Ted Hughes. ‘Religion'. Collected Poems. Edited by Paul Keegan. (Faber & Faber, 2003).

... Tu se' ombra vedi.
... Puoi, la quantitate
Comprenderde l'amor chi temi scalda,
Quando dismento nostra vanitate
Trattando l'ombre come cosa salda

[... "For shade thou art and look'st upon a shade"
"... Now thou'lt know
How large and warm my love about thee clings
When I forget our nothingness, and go
Treating these shadows like material things."]

Dante Alighieri. Divina Commedia: Purgatorio. Translated by Dorothy L. Sayers. Dante - The Divine Comedy ii: Purgatory. (Penguin Classics, 1955).

Love answers all the ogress' grave questions
Offering even as counter-question (a salve), itself in a frisson
Saying "Silence and I speak the same language, share one quiddity
I, knowing my incapability
Interlock fingers on Imagination Road
But if holiness is a mystery
Corruption is a mystery
Sin is a mystery
You and I are history"

Love does not question
Love does not reason
It survives
The headaches, the worries, the vague, the vogue
It is all there is or ever was or will be
It is everything I know
It is what remains of us
It is God
Behind a caboose
It is death, haunted by hostile shadows
(And death is not the enemy
Time is the enemy)
Lives, the Life-in-Death, an antevasin
When the tongues of flame are in-folded
The fire and the rose are in symbiosis as one

Sometimes love is unable to share
Is delicate and vulnerable
Cannot show wishes, tell desires, touch
Nor share a joy to the senses
Far greater than makeshift individual pleasure to the spirit
Though living with oneself does not make one less human

So you are a gazelle of light all by itself
Your own muse
Your most beautiful poem
Yesterday's dream
Was love
Too much love
In every sacred place
Of your ‘Jour-Nuit

I am not going anywhere
Because I am already there.

            Love is you
            You and me

Love is what we cannot be
‘I am you,
you are me.
I am a tree.
We …’
Love you love me
Love is lonely
Love me and give me
Life - Its poison - Love me or kill me

Only love
Can justify the art in verse
The just and the unjust
The intended and the intent
Jackknife at the diabolical form
Of the devil's opus in Pandemonium
I know what it is
Did nobody tell you?
This is what it's all about, what were you expecting?
It is the only way to go, you know
Echoic: the music playing
The screen flickering
And our first meeting.

Awaits (from profundity) with baited breath
Its turbulent exertion welcome
To the garden
In the garden
Under the rose-garden
As the Earth's axis tilts towards the sun, tilts away


  1. Mīr Taqī Mīr, known just as "Mir," was the leading Urdu poet of the 18th century, often referred to as "Khudā-e sukhan" (god of poetry); "mah" is "moon." He dismissed a rival's poetry as merely "kissing and cuddling." Widdershins is to take a course opposite the apparent motion of the sun, counter-clockwise,lefthandwise, unlucky.
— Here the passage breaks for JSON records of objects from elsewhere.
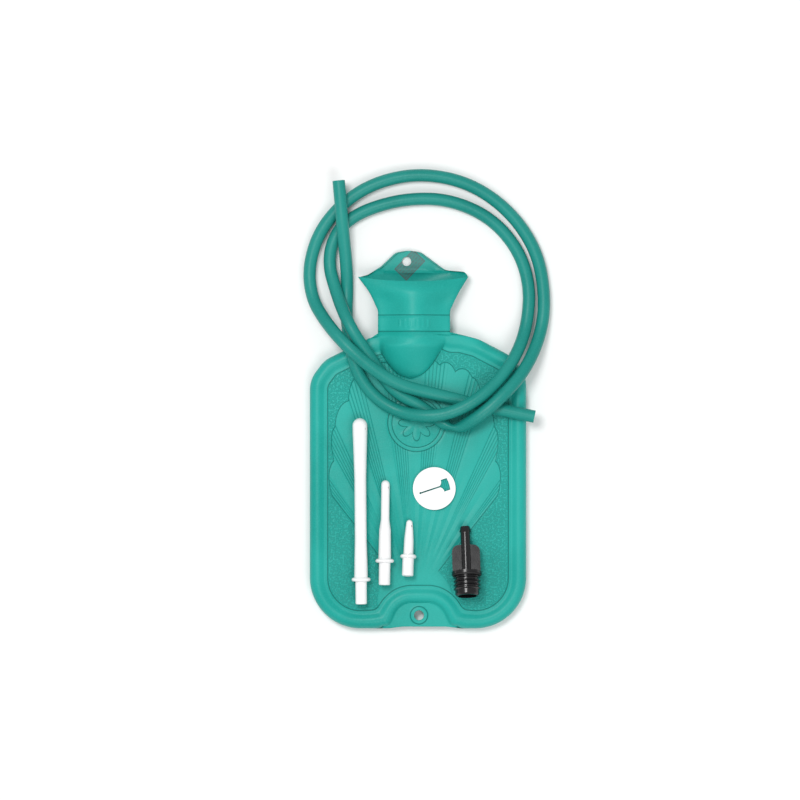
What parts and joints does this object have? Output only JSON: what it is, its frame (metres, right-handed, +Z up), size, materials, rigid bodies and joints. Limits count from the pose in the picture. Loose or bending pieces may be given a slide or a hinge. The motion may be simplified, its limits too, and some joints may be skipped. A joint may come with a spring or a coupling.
{
  "type": "rubber water bag kit",
  "caption": "Moulded rubber water bag with a funnel mouth and screw stopper, its screw hose adapter, loose rubber hose, slide clamp and push-in nozzles.",
  "frame": {"origin": "centre of the bag's footprint, on the surface that the bag lies on", "axes": "+Y along the bag towards its neck, +Z up out of the front panel, +X to the right seen from above with the neck at the top"},
  "size_m": [0.2275, 0.4232, 0.0442],
  "materials": {
    "bag_rubber": "satin moulded rubber",
    "hose_rubber": "satin extruded rubber",
    "white_plastic": "smooth",
    "black_plastic": "glossy",
    "bushing_brass": "turned",
    "washer_rubber": "matte"
  },
  "bodies": {
    "bag": {"bag_front_panel": "bag_rubber", "bag_back_panel": "bag_rubber", "neck_bushing": "bushing_brass"},
    "stopper_lift": {"stopper_washer": "washer_rubber"},
    "stopper": {"screw_stopper": "black_plastic"},
    "adapter": {"hose_adapter": "black_plastic", "adapter_washer": "washer_rubber"},
    "hose": {"hose": "hose_rubber"},
    "long_nozzle": {"long_nozzle": "white_plastic"},
    "medium_nozzle": {"medium_nozzle": "white_plastic"},
    "short_nozzle": {"short_nozzle": "white_plastic"},
    "clamp": {"pinch_clamp": "white_plastic"}
  },
  "joints": [
    {"name": "stopper_travel", "type": "slide", "parent": "bag", "child": "stopper_lift", "axis": [0, 1, 0], "range_m": [0, 0.0105]},
    {"name": "stopper_spin", "type": "hinge", "parent": "stopper_lift", "child": "stopper", "pos_m": [-0.0037, 0.1175, 0.0178], "axis": [0, 1, 0], "range_deg": [0, 1080]},
    {"name": "adapter_lift", "type": "slide", "parent": "bag", "child": "adapter", "axis": [0, 0, 1], "range_m": [0, 0.08]},
    {"name": "hose_lift", "type": "slide", "parent": "bag", "child": "hose", "axis": [0, 0, 1], "range_m": [0, 0.08]},
    {"name": "long_nozzle_lift", "type": "slide", "parent": "bag", "child": "long_nozzle", "axis": [0, 0, 1], "range_m": [0, 0.08]},
    {"name": "medium_nozzle_lift", "type": "slide", "parent": "bag", "child": "medium_nozzle", "axis": [0, 0, 1], "range_m": [0, 0.08]},
    {"name": "short_nozzle_lift", "type": "slide", "parent": "bag", "child": "short_nozzle", "axis": [0, 0, 1], "range_m": [0, 0.08]},
    {"name": "clamp_lift", "type": "slide", "parent": "bag", "child": "clamp", "axis": [0, 0, 1], "range_m": [0, 0.08]}
  ],
  "couplings": [
    {"joint": "stopper_travel", "follows": "stopper_spin", "m_per_rad": 0.00055704}
  ]
}
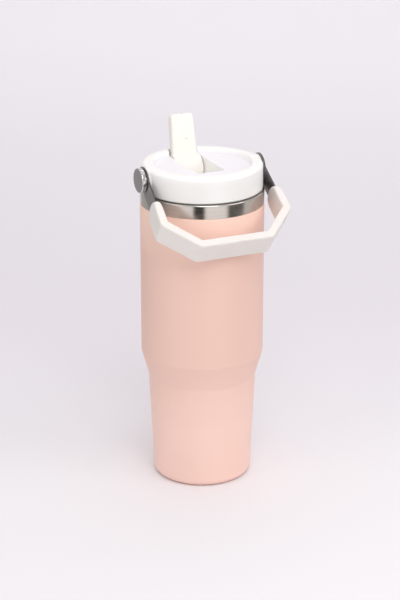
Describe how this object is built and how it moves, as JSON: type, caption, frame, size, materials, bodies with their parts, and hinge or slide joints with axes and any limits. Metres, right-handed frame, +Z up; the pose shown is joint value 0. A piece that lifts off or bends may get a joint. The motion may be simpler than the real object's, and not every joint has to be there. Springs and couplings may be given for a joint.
{
  "type": "insulated straw tumbler with lid",
  "caption": "Double-walled steel tumbler with a stepped coated body, a screw-in lid with a flip-up drinking spout and straw, and a swinging bail carry handle.",
  "frame": {"origin": "centre of the flat underside of the base cover, on the surface the tumbler stands on", "axes": "+Z up along the cup's axis; X along the handle's pivot axis; the handle hangs towards -Y and the spout folds down towards -Y"},
  "size_m": [0.0988, 0.1049, 0.2618],
  "materials": {
    "coated_steel": "pale pink powder coat, fine satin texture",
    "brushed_steel": "circumferential brushing",
    "sheet_steel": "plain mill finish",
    "pivot_steel": "turned face, polished edge",
    "white_plastic": "satin moulded",
    "plug_plastic": "fine matt moulded",
    "spout_plastic": "soft-touch satin",
    "grip_plastic": "satin moulded",
    "silicone": "translucent matt",
    "straw_plastic": "translucent extruded",
    "bush_plastic": "natural acetal",
    "brass": "turned",
    "solder_glass": "fired bead"
  },
  "bodies": {
    "cup": {"outer_shell": "coated_steel", "inner_liner": "brushed_steel", "base_cover": "sheet_steel", "vacuum_bottom": "sheet_steel", "vacuum_seal": "solder_glass", "getter_disc": "sheet_steel"},
    "gasket": {"lid_gasket": "silicone"},
    "lid": {"lid_cap": "white_plastic", "lid_plug": "plug_plastic", "vent_valve": "silicone", "spout_seal": "silicone", "straw_adapter": "plug_plastic", "straw": "straw_plastic", "pivot_screw_right": "pivot_steel", "pivot_screw_left": "pivot_steel", "pivot_bush_right": "bush_plastic", "pivot_bush_left": "bush_plastic", "threaded_insert_right": "brass", "threaded_insert_left": "brass"},
    "handle": {"handle_strap": "brushed_steel", "handle_grip": "grip_plastic"},
    "spout": {"spout": "spout_plastic"}
  },
  "joints": [
    {"name": "lid_lift", "type": "slide", "parent": "cup", "child": "gasket", "axis": [0, 0, 1], "range_m": [0, 0.215]},
    {"name": "lid_turn", "type": "hinge", "parent": "gasket", "child": "lid", "pos_m": [0, 0, 0.217], "axis": [0, 0, 1], "range_deg": [0, 450]},
    {"name": "handle_swing", "type": "hinge", "parent": "lid", "child": "handle", "pos_m": [0, 0, 0.2274], "axis": [-1, 0, 0], "range_deg": [0, 251.2]},
    {"name": "spout_flip", "type": "hinge", "parent": "lid", "child": "spout", "pos_m": [0, 0.029, 0.2235], "axis": [1, 0, 0], "range_deg": [0, 101.85]}
  ]
}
Fictionary is a word game in which players try to guess the meaning of obscure words. "Beaux mondes" pertain to high fashion. "La belle de la Seine" was an unidentified young woman whose body was pulled out of the Seine river in the 1880s; her supposed death mask became a popular fixture on the walls of artists' homes in the early 20th century and her visage was the fashion paradigm for German and Russian girls; it inspired many writers, including Vladimir Nabokov in a 1934 poem (Urging on life’s denouement,/loving nothing upon this earth,/I keep staring at the white mask,/of your lifeless face.) Eventually, in 1958, Norwegian toymaker Asmund Laerdal and Austro-Czech physician Peter Safar used it as the basis for "Rescue Anne," the first CPR training model.
    Aspic is a savory jelly made with meat stock that contains pieces of meat, seafood, or eggs and is set in a mold; and used to contain pieces of meat, seafood, or eggs; its name derives from its color, resembling that of
    the small, venomous snake called an asp (which Cleopatra used to commit suicide). Flies have been preserved in amber, vut the expression "flies in aspic" has become widespread as a simile for an anachronism. In Ted Hughes' unfinished "Crow," the eponymous hero was forced to cross a river carrying an ogress on his shoulders, but she gained weight en route until he could not move; to decrease her weight he had to answer her riddles. His answers to her questions, beginning with, "Who paid most, him or her?" and "Was it an animal, a bird, or a fish?" were wong but progressively better, until finally he was able to answer her seventh question: "Who gave most, him or her?" correctly -- "Bride and Groom." Then, "Like two gods of mud / Sprawling in the dirt, but with infinite care // They bring each other to perfection." When they reached the far shore, the ogress leaped onto the bank, transformed into Crow's intended bride. "Jour-Nuit" is French for "Day/Night."

  2. Antevasin is Sanscrit for "One who lives on the border." When Elizabeth Gilbert, the author of "Eat, Pray, Love," was living in an ashram she discovered the word. In her words, "It indicated a person who had left the bustling center of worldly life to go live at the edge of the forest where the spiritual masters dwelled. The antevasin was not one of the villagers anymore – not a householder with a conventional life. But neither was he yet a transcendent – not one of those sages who live deep in the unexplored woods, fully realized. The antevasin was an in-betweener.... He lived in sight of both worlds, but looked toward the unknown. And he was a scholar."